Türkiye’yi kırılganlıkta G.Afrika’nın izlediği görülüyor. Bu ülkenin de son 4 ay risk pirimi hızla yükseldi ve cari açık/milli gelir oranı Türkiye’ninkine yakın. Son 4 ayda yerli parası rupinin yüzde 20’den fazla değer kaybettiği Hindistan, cari açığı görece yüksek BRIC üyesi olarak dikkatleri üstünde toplayan bir diğer büyük yükselen ülke. Bununla birlikte Hindistan’ın risk priminin artmadığı hatta 3 puan gerilediği gözlerden kaçmıyor.

İri kıyım çevre ülkelerden Polonya,Almanya’nın;  Meksika, ABD’nin  büyük arka bahçeleri.  Bu merkezlerin büyüme lokomotifine bağlanarak yollarına devam edebilecekler.

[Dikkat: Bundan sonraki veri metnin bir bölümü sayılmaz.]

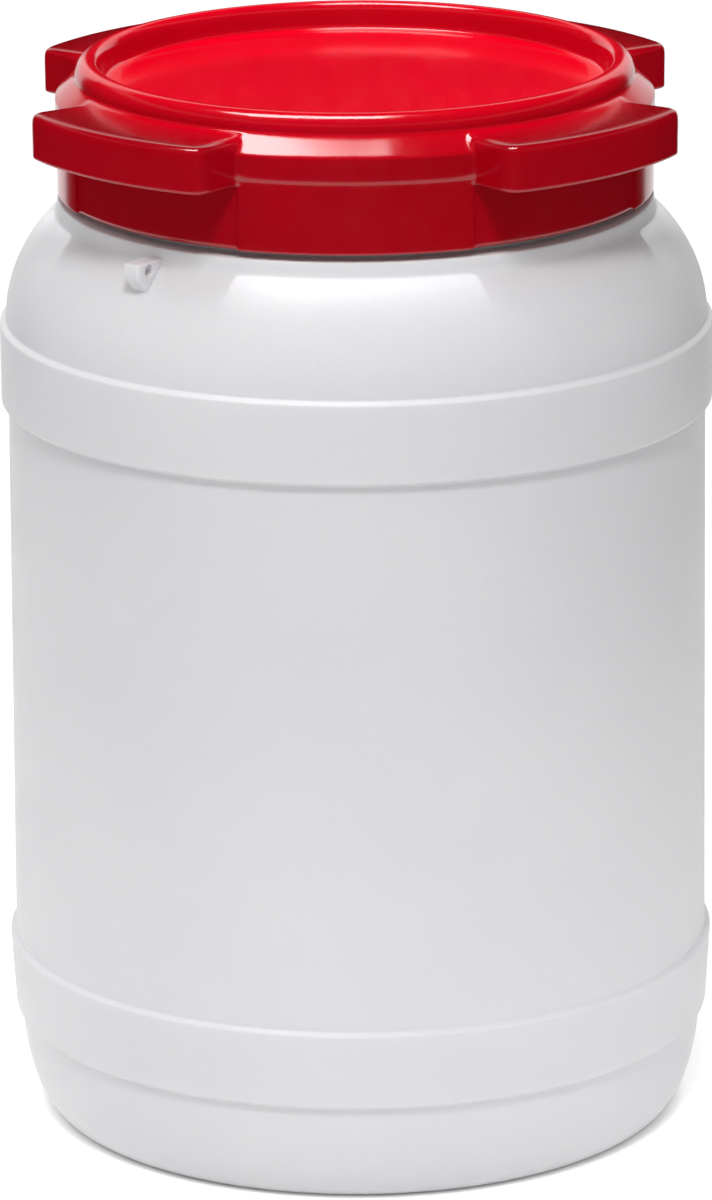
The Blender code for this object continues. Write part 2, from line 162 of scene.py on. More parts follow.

Brezilya, Gezi direnişine benzer bir patlamayı aynı sıralarda yaşayan bir ülke olarak, Türkiye kadar ülke imajı kaybına uğramadı. Risk primi artsa bile cari açığı makul büyüklükte ve mayıs-Ağustos döneminde yüzde 22’yi bulan  realin değer kaybına müdahale etmenin hazırlığı içinde. Çin ve Rusya ise merkezin krizden çıkışı sözkonusu  olursa, kervana  eski işbölümleri dahilinde ama bu kez yeni güçler edinmiş olarak katılacak ülkeler.

Özetle, krizden çıkış sürecinde çevre ülkeler de merkez gibi ayrışmış durumdalar. Bazıları Türkiye gibi daha kırılgan ve ciddi sıkıntılar yaşaması kaçınılmaz ülkeler, bazıları ise çıkış trenine kolayca eklemlenip yoluna devam edecek şartlara sahipler.